Sarah tells Frank to stop “using…other people’s pity, in the wrong way…”. She explains that “Pity was meant to be a spur that drives joy to help misery. But it…can be used for a kind of blackmailing… [to] hold joy up to ransom”. This is something he did ever since he was a child. She asks him “Did you think joy was created to live always under that threat? Always defenceless against those who would rather be miserable than have their self-will crossed?” She explains that “you can no longer communicate your wretchedness… Our light can swallow up your darkness: but your darkness cannot now infect our light”.

The Dwarf and the chain having disappeared, for the first time the Lady addresses the Tragedian, asking who he is and where Frank has gone. She invites him to stay, but the Tragedian vanishes. The lady returns to her retenue who begin to sing a song: “The Happy Trinity is her home: nothing can trouble her joy…”

After departing, Lewis asks his teacher: “Is it really tolerable that she should be untouched by his misery, even his self-made misery?”. MacDonald asks him if he would prefer it if “he still had the power of tormenting her”. He talks about “The demand of the loveless and the self-imprisoned… to blackmail the universe: that till they consent to be happy (on their own terms) no one else shall taste joy… that Hell should be able to veto Heaven… Either the day must come when joy prevails and all the makers of misery are no longer able to infect it: or else for ever… the makers of misery can destroy in others the happiness they reject for themselves”.
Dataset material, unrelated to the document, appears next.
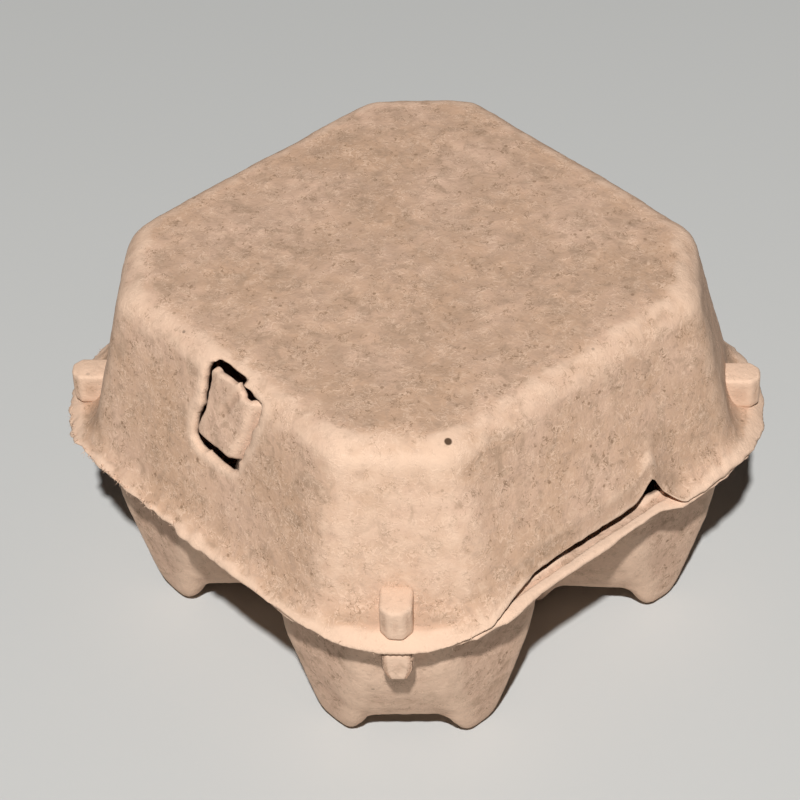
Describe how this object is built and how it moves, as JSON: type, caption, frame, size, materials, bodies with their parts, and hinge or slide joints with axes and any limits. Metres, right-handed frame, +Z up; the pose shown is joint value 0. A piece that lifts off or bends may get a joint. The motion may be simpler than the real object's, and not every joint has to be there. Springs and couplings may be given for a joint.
{
  "type": "egg carton",
  "caption": "Square moulded-pulp egg carton with footed tapered cells, a hinged octagonal lid, corner lugs and a push-in lock button in a front window.",
  "frame": {"origin": "middle of the footprint, on the plane that the feet stand on", "axes": "+Z up, -Y towards the lock at the front, +Y towards the lid's hinge, +X to the right"},
  "size_m": [0.108, 0.1097, 0.072],
  "materials": {
    "tray_pulp": "rough moulded paper pulp",
    "lid_pulp": "rough moulded paper pulp",
    "lock_pulp": "rough moulded paper pulp, creased"
  },
  "bodies": {
    "tray": {"cup_front_left": "tray_pulp", "cup_front_right": "tray_pulp", "cup_rear_left": "tray_pulp", "cup_rear_right": "tray_pulp", "tray_flange": "tray_pulp", "tray_deck": "tray_pulp", "centre_post": "tray_pulp", "tray_corner_lugs": "tray_pulp", "rear_hinge": "tray_pulp", "tongue_fold": "tray_pulp"},
    "lid": {"lid_roof": "lid_pulp", "lid_walls": "lid_pulp", "lid_flange": "lid_pulp", "lid_corner_lugs": "lid_pulp"},
    "lock_flap": {"lock_tongue": "lock_pulp", "lock_button": "lock_pulp"}
  },
  "joints": [
    {"name": "lid_hinge", "type": "hinge", "parent": "tray", "child": "lid", "pos_m": [0, 0.055, 0.03865], "axis": [-1, 0, 0], "range_deg": [0, 180], "deforming": ["lock_button"]},
    {"name": "lock_press", "type": "hinge", "parent": "tray", "child": "lock_flap", "pos_m": [0, -0.04835, 0.03925], "axis": [-1, 0, 0], "range_deg": [0, 12], "stiffness_Nm_per_rad": 0.1}
  ]
}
Lewis says he finds it horrible to say that pity must someday die. His teacher distinguishes between the action which will last forever and passion of pity which will come to the end. He says that the passion of pity “draws men to concede what should not be conceded” whereas the action “changes darkness into light and evil into good”. However, “we will not call blue yellow to please those who insist on still having jaundice”.

Lewis once again asks why the Spirits don’t go down into Hell to rescue the damned. Going down on his knees and using a blade of grass as a pointer, MacDonald points to a tiny crack, saying, “…through a crack no bigger than that ye certainly came…”. The idea that the infinitely empty Grey Town is down in a little crack blows his mind, but Lewis now realizes that the Lady couldn’t even fit into Hell. MacDonald concurs that “Hell could not open its mouth wide enough”. Referring to Jesus, MacDonald says that “Only the Greatest of all can make Himself small enough to enter Hell…” Lewis asks if He ever will descend again, but MacDonald explains that time doesn’t work that way, but assures Lewis that “There is no spirit in prison to Whom He did not preach”.

Lewis asks MacDonald about his Universalist beliefs, but MacDonald says “it’s ill talking of such questions…because all answers deceive. If ye put the question from within Time…the choice of ways is before you… But if ye are trying to leap on into eternity… then ye ask what cannot be answered to mortal ears. Time is the very lens through which ye see…something that would otherwise be too big for ye to see at all…[but] every attempt to see the shape of eternity except through the lens of Time destroys your knowledge of Freedom”

Questions

Q1. Why does the ghost resist joy? What does the Tragedian threaten? How does the Lady respond?

Q2. What did the Tragedian hold love hostage? What does MacDonald say about pity?

Q3. How does the Lady respond to the Ghost’s disappearance? Why is Lewis troubled by her reaction?

Q4. What does Lewis find out about Hell from MacDonald? Why couldn’t the lady go there?

Q5. What does MacDonald say about time, freedom and predestination?